Estudo mostra que o aquecimento global ameaça a indústria cafeeira, o que poderá ser um golpe duro para os consumidores da bebida — e para o Brasil

Por Jennifer Ann Thomas Materia seguir SEGUIR Materia seguir SEGUINDO Atualizado em 15 set 2017, 06h00 - Publicado em 15 set 2017, 06h00
(Arte/VEJA)

Os brasileiros tomam, em média, cinco xícaras de café todos os dias. A bebida é a segunda mais consumida no país — perde apenas para a água. A demanda é alta, mas, hoje, a oferta também. O Brasil domina 32% da produção mundial do grão e é o líder do setor. Toda essa fartura, no consumo e na produção, no entanto, pode ser abalada. Um estudo divulgado na segunda-fei­ra 11 pela Universidade de Vermont (EUA), referência em climatologia, apontou para um futuro amargo. Segundo a pesquisa, efeitos do aquecimento global, que tem desbalanceado o clima no planeta, podem reduzir em até 88% as áreas próprias para cultivo de café na América Latina — o principal polo produtor — nos próximos quarenta anos.

São duas as principais espécies de café: a arábica, que representa 70% da safra mundial, e a robusta, ambas presentes no Brasil. Tanto uma como a outra necessitam de condições muito específicas para crescer. A arábica tem de ser cultivada em temperaturas que vão de 15 a 24 graus. A robusta floresce entre 22 e 26 graus. Assim, qualquer variação no clima acaba por prejudicar as plantações. De acordo com o Painel Intergovernamental sobre Mudanças Climáticas (IPCC), órgão da ONU, um aumento de 3 graus na temperatura global já reduziria em 50% as áreas cultiváveis em países como Brasil, Vietnã, o segundo maior produtor mundial, e Colômbia, o terceiro da lista.

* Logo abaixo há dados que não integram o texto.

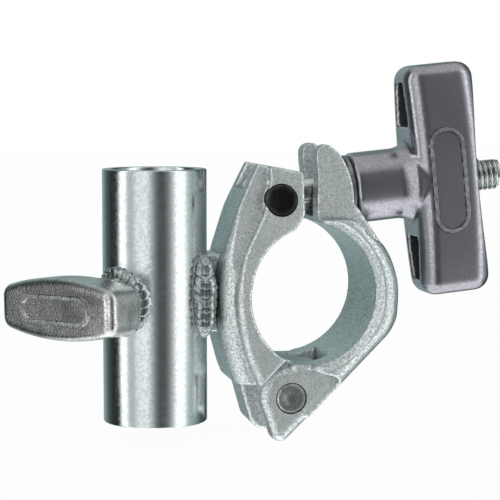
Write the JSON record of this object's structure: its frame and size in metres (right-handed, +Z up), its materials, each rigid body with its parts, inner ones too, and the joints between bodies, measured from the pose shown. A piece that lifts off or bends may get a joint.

Disse a VEJA o agrônomo argentino Pablo Imbach, do Centro Internacional de Agricultura Tropical, integrante da equipe que fez o novo estudo: “Um dos diferenciais da nossa pesquisa é que, em vez de só focarmos medidas preventivas que poderiam ser aplicadas nas fazendas, mostramos a importância de também preservar florestas e proteger polinizadores das plantações, como as abelhas, de modo a mitigar esse problema”. O trabalho publicado pela Universidade de Vermont, e apoiado financeiramente por instituições como a Iniciativa Global do Clima e o Banco Mundial, é o primeiro a balancear as consequências de efeitos diretos e indiretos das mudanças climáticas nos cafezais.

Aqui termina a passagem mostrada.